Capital is no longer scarce. This is an assertion I made a while back in my post “Land, Capital, Attention: This Time it Is the Same.” Today I want to elaborate on that a bit.
Estimates put global investible capital at north of $100 trillion. Global GDP by comparison is around $80 trillion and as an approximation global gross output is likely around $160 trillion. It is important to keep in mind that the capital needed to just operate a steady state economy is meaningfully less than gross output, because it is really just the working capital needs of firms and households.
Our portfolio company C2FO estimates that global working capital for firms is about $40 trillion. My first order estimate of household working capital is GDP / 12 (meaning about 1 month), which puts it at $6 trillion.
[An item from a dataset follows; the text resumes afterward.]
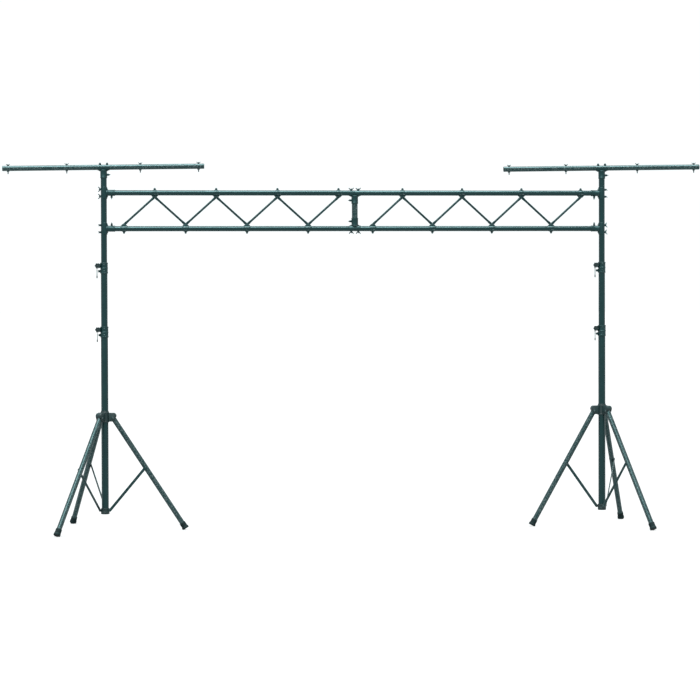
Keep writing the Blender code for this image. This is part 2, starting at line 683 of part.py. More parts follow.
def lacing_body(side):
    """Seven diagonals, with the eight bolts and seats that hold them, along +X from the mast's axis.

    The heights are from the middle of the truss. The node by the mast is low on the left section.
    """
    first_low = side == "left"
    half = (TOP_CHORD_Z - BOTTOM_CHORD_Z) / 2
    ends, parts = [], []
    for k, x in enumerate(node_spots(side)):
        up = -1 if (k % 2 == 0) == first_low else 1
        ends.append((x, up * (half - LACE_OFFSET)))
        inner = half - CHORD_R - GAP - SEAT_WALL / 2
        corners = [(-GUSSET_WIDE, inner), (GUSSET_WIDE, inner)]
        corners += [(GUSSET_NARROW, inner - GUSSET_DEPTH), (-GUSSET_NARROW, inner - GUSSET_DEPTH)]
        outward = placed((x, 0, 0), (0 if up > 0 else 180, 0, 0))
        gusset = plate(corners, -GUSSET_HALF_THICK, GUSSET_HALF_THICK, outward)
        face = half + CHORD_R + GAP + SEAT_WALL / 2
        bolt = rod(TEE_BOLT_R, inner - GUSSET_DEPTH / 2, face + DOME_RIM, 6, outward)
        chord = outward @ placed((0, 0, half))
        seat = seat_body(SEAT_HALF, chord)
        washer = seat_body(WASHER_HALF, chord @ placed(turned_deg=(180, 0, 0)))
        parts.append(join(bolt, dome_nut(face, outward), gusset, seat, washer))
    chain = parts[0]
    for (x0, z0), (x1, z1), part in zip(ends, ends[1:], parts[1:]):
        length = math.hypot(x1 - x0, z1 - z0)
        lean = math.degrees(math.atan2(x1 - x0, z1 - z0))
        along = placed((x0, 0, z0), (0, lean, 0))
        join(chain, rod(LACE_R, -LACE_PAST, length + LACE_PAST, LACE_SIDES, along), part)
    return chain


def t_bar_body():
    """The bar and its four fixture bolts, each with a wing nut above and a hex nut below."""
    bar = tube(BAR_R, BAR_R - BAR_WALL, -BAR_LENGTH / 2, BAR_LENGTH / 2, TUBE_SIDES, ALONG_X)
    spots = [placed((side * TEE_BOLT_X, 0, 0)) for side in (-1, 1)]
    cross_holes(bar, spots, TEE_BOLT_R + HOLE_SLACK, 0.03)
    parts = []
    for x in FIXTURE_X:
        here = placed((x, 0, 0))
        parts.append(rod(FIXTURE_NUT_R, -BAR_R - FIXTURE_NUT, -BAR_R + 0.001, 6, here))
        across = here @ placed(turned_deg=(0, 0, 90))
        low, high = -BAR_R - FIXTURE_BOLT_DROP, BAR_R + FIXTURE_BOLT_PAST
        parts.append(wing_bolt(FIXTURE_BOLT_R, low, BAR_R - 0.0006, high, across, FIXTURE_WING_SCALE))
    return join(bar, *parts)


# ------------------------------------------------------------------ assembly


def build_stand(side, at, meshes, paints):
    """One stand. Returns the empty at the mast's axis on the floor."""
    spread = LEFT_SPREAD if side == "left" else RIGHT_SPREAD
    leg_angle, a_z, pin_r, pin_z = tripod_geometry(spread)
    b_z = foot_collar_z(spread)
    drop = b_z - B_Z  # how much lower this base tube stands
    brace_angle = math.atan2(pin_r - B_RADIUS, pin_z - b_z)
    facing = -INNER_LEG_TURN if side == "left" else 180 + INNER_LEG_TURN

    base = pivot(f"{side}_stand_axis", matrix=placed((TRUSS_X + at, TRUSS_Y, 0)))
    lower_clamp_z = LOWER_CLAMP_Z + drop
    tube_low = b_z + COLLAR_BOTTOM + COLLAR_FLOOR + GAP
    tube_high = lower_clamp_z + CLAMP_STEP_Z - GAP
    base_tube = mast_tube(BASE_R, tube_low, tube_high, [lower_clamp_z + BOSS_Z])
    node(f"{side}_base_tube", mesh_of(base_tube, f"{side}_base_tube", paints["paint"]), base)
    foot_collar = mesh_of(foot_collar_body(facing), f"{side}_foot_collar", paints["plastic"])
    node(f"{side}_foot_collar", foot_collar, base, placed((0, 0, b_z), (0, 0, facing)))
    leg_hub = mesh_of(leg_hub_body(facing), f"{side}_leg_hub", paints["plastic"])
    node(f"{side}_leg_hub", leg_hub, base, placed((0, 0, a_z), (0, 0, facing)))

    foot = mesh_of(foot_body(leg_angle), f"{side}_foot", paints["rubber"])
    for k, name in enumerate(LEG_NAMES[side]):
        around = placed(turned_deg=(0, 0, facing + 120 * k))
        swing = Matrix.Rotation(-leg_angle, 4, "Y")
        at_a = pivot(f"{side}_{name}_leg_pivot", base, around @ placed((A_RADIUS, 0, a_z)) @ swing)
        node(f"{side}_leg_{name}", meshes["leg"], at_a)
        node(f"{side}_foot_{name}", foot, at_a)
        lean = Matrix.Rotation(brace_angle, 4, "Y")
        node(f"{side}_brace_{name}", meshes["brace"], base, around @ placed((B_RADIUS, 0, b_z)) @ lean)

    mid_top = UPPER_CLAMP_Z + CLAMP_STEP_Z - GAP
    mid_low = mid_top - MID_TUBE_LENGTH
    first = mid_top - 0.010 - PIN_HOLE_PITCH
    heights = [first - PIN_HOLE_PITCH * k for k in range(PIN_HOLES)] + [UPPER_CLAMP_Z + BOSS_Z]
    mid_tube = mast_tube(MID_R, mid_low, mid_top, heights)
    node(f"{side}_mid_tube", mesh_of(mid_tube, f"{side}_mid_tube", paints["paint"]), base)
    top_end = T_BAR_Z - BAR_R - TEE_WALL - GAP
    first = BOTTOM_CHORD_Z - TOP_HOLES_DROP
    heights = [first - PIN_HOLE_PITCH * k for k in range(PIN_HOLES - 1)]
    top_tube = mast_tube(TOP_R, top_end - TOP_TUBE_LENGTH, top_end, heights)
    bolt_heights = [z + s * TEE_BOLT_X for z in (TOP_CHORD_Z, BOTTOM_CHORD_Z) for s in (-1, 1)]
    spots = [placed((0, 0, z)) @ ALONG_X for z in bolt_heights]
    cross_holes(top_tube, spots, TEE_BOLT_R + HOLE_SLACK, 0.03)
    node(f"{side}_top_tube", mesh_of(top_tube, f"{side}_top_tube", paints["paint"]), base)

    for level, z in (("lower", lower_clamp_z), ("upper", UPPER_CLAMP_Z)):
        node(f"{side}_{level}_clamp", meshes[f"{level}_clamp"], base, placed((0, 0, z)))
        node(f"{side}_{level}_knob", meshes["knob"], base, placed((STUD_X, 0, z + STUD_Z)))
        node(f"{side}_{level}_pin", meshes["pin"], base, placed((TAB_X, TAB_Y, z + TAB_HOLE_Z)))

    to_sleeve = BAR_R + TEE_WALL + TEE_SLEEVE / 2
    lean = placed((0, 0, T_BAR_Z - to_sleeve), (0, -T_BAR_TILT, 0)) @ placed((0, 0, to_sleeve))
    swivel = pivot(f"{side}_t_bar_swivel", base, lean)
    node(f"{side}_t_bar", meshes["t_bar"], swivel)
    node(f"{side}_t_bar_tee", meshes["t_bar_tee"], swivel)
    screw_z = -BAR_R - TEE_WALL - TEE_SCREW_DEPTH
    node(f"{side}_t_bar_screw", meshes["screw"], swivel, placed((0, 0, screw_z), (0, 90, 0)))
    return base


def build_truss(stands, meshes, paints):
    """The two sections, the tees on the masts, and the post between the sections."""
    levels = (("top", TOP_CHORD_Z, -1), ("bottom", BOTTOM_CHORD_Z, 1))
    for side, turn, hand in (("left", -90, 1), ("right", 90, -1)):
        for level, z, screw in levels:
            tee = meshes["tee_plus"] if screw * hand > 0 else meshes["tee_minus"]
            node(f"{side}_{level}_tee", tee, stands[side], placed((0, 0, z), (0, turn, 0)))
            low = (level == "bottom") == (side == "left")
            spots = node_spots(side)[0::2] if low else node_spots(side)[1::2]
            chord = chord_body(spots, side == "right")
            node(f"{side}_{level}_chord", mesh_of(chord, f"{side}_{level}_chord", paints["paint"]),
                 stands[side], placed((0, 0, z)))
        lacing = lacing_body(side)
        if side == "right":
            moved(lacing, placed(turned_deg=(0, 0, 180)))
        middle_z = (TOP_CHORD_Z + BOTTOM_CHORD_Z) / 2
        node(f"{side}_lacing", mesh_of(lacing, f"{side}_lacing", paints["paint"]),
             stands[side], placed((0, 0, middle_z)))
    middle = pivot("truss_middle", matrix=placed((TRUSS_X, TRUSS_Y, 0)))
    node("middle_top_tee", meshes["middle_tee"], middle, placed((0, 0, TOP_CHORD_Z)))
    node("middle_bottom_tee", meshes["middle_tee"], middle, placed((0, 0, BOTTOM_CHORD_Z), (180, 0, 0)))
    reach = CHORD_R + TEE_WALL + GAP
    post = tube(POST_R, POST_R - MAST_WALL, BOTTOM_CHORD_Z + reach, TOP_CHORD_Z - reach, TUBE_SIDES)
    node("middle_post", mesh_of(post, "middle_post", paints["paint"]), middle)


def main():
    for obj in list(bpy.data.objects):
        bpy.data.objects.remove(obj)
    paints = {
        "paint": paint("teal_paint", (0.028, 0.066, 0.068), 0.42, 0.0),
        "casting": paint("cast_fitting", (0.034, 0.076, 0.078), 0.5, 0.0),
        "plastic": paint("moulded_plastic", (0.040, 0.080, 0.082), 0.55, 0.0),
        "zinc": paint("zinc_plate", (0.55, 0.66, 0.68), 0.32, 1.0),
        "rubber": paint("rubber", (0.036, 0.068, 0.070), 0.75, 0.0),
    }
    meshes = {
        "leg": mesh_of(leg_body(), "leg", paints["paint"]),
        "brace": mesh_of(brace_body(), "brace", paints["paint"]),
        "lower_clamp": mesh_of(clamp_body(BASE_R, MID_R), "lower_clamp", paints["casting"]),
        "upper_clamp": mesh_of(clamp_body(MID_R, TOP_R), "upper_clamp", paints["casting"]),
        "knob": mesh_of(knob_body(), "knob", paints["plastic"]),
        "pin": mesh_of(pin_body(), "pin", paints["zinc"]),
        "t_bar": mesh_of(t_bar_body(), "t_bar", paints["paint"]),
        "t_bar_tee": mesh_of(tee_body(BAR_R, TOP_R, 0, SWIVEL_GAP), "t_bar_tee", paints["casting"]),
        "screw": mesh_of(screw_body(TOP_R, TOP_R + TEE_WALL), "screw", paints["zinc"]),
        "tee_plus": mesh_of(tee_body(TOP_R, CHORD_R, 1), "tee_plus", paints["casting"]),
        "tee_minus": mesh_of(tee_body(TOP_R, CHORD_R, -1), "tee_minus", paints["casting"]),
        "middle_tee": mesh_of(tee_body(CHORD_R, POST_R, -1, spigot=True), "middle_tee", paints["casting"]),
    }
    stands = {
        "left": build_stand("left", -SPAN / 2, meshes, paints),
        "right": build_stand("right", SPAN / 2, meshes, paints),
    }
    build_truss(stands, meshes, paints)


main()
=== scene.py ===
"""Looks for the lighting truss on two tripod stands: detailed pieces, materials, floor, light and camera.

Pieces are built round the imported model's bodies, in metres. Each stand's mast axis and each joint's
place come from the frame; the other dimensions repeat the model's own.
"""

import json
from math import asin, atan2, cos, degrees, hypot, pi, radians, sin

import bmesh
import bpy
from mathutils import Euler, Matrix, Vector


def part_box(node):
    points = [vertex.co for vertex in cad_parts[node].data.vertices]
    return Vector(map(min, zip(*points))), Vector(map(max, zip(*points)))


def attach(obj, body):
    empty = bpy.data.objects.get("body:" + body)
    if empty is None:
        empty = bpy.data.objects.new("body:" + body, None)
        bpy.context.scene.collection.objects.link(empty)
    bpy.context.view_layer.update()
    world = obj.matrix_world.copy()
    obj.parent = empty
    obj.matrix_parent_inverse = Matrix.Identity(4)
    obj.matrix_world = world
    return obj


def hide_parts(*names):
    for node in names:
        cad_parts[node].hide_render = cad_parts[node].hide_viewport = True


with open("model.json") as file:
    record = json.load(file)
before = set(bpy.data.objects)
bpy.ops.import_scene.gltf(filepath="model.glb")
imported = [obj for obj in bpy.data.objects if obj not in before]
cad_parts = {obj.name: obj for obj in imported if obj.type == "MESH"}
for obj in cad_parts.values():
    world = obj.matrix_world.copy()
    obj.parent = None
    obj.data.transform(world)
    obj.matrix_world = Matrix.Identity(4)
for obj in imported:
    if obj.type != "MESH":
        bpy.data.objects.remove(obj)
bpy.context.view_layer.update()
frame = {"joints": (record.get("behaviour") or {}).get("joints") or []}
JOINTS = {joint["name"]: joint for joint in frame["joints"]}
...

This means that global investable capital exceeds by 2x the capital required to operate the economy. In fact working capital needs have been declining substantially due to just in time manufacturing, faster electronic payments and better working capital management (eg. through C2FO). If you can reduce the working capital needs of firms by 25% you would move investable capital to close to 3x of required operating capital for the economy.
That means we have massive amounts of capital available to invest in new endeavors. It explains why interest rates are low and there is fairly little that central banks can do about it unless they figure out a way to dramatically reduce investable capital – they can certainly shorten their balance sheets but even that impact is likely to relatively small in the overall scheme of things (eg US Fed about $3 Trillion).
We can see this vast availability of capital also in the ability of private companies to raise extraordinary sums in private markets. Not just companies such as Uber that have rapidly growing businesses but also highly speculative companies such as Magic Leap that have not even launched yet. We even have the private capita to finance space exploration.
So all is good then? Well not really because the overall allocation of investible capital is still way off. In particular, too much capital is allocated to purely financial speculation such as high frequency trading and derivatives trades with a total notional amount in excess of $500 trillion for OTC alone.
Why does this matter? Because these types of financial trades are largely zero sum trades. They shuffle money around but they don’t expand the technological capability set of humanity. Only investments in basic and applied research and investments in the commercialization of new technologies do that.
In two follow up blog posts I will link this misallocation of capital to the more fundamental problem: we are misallocating our attention.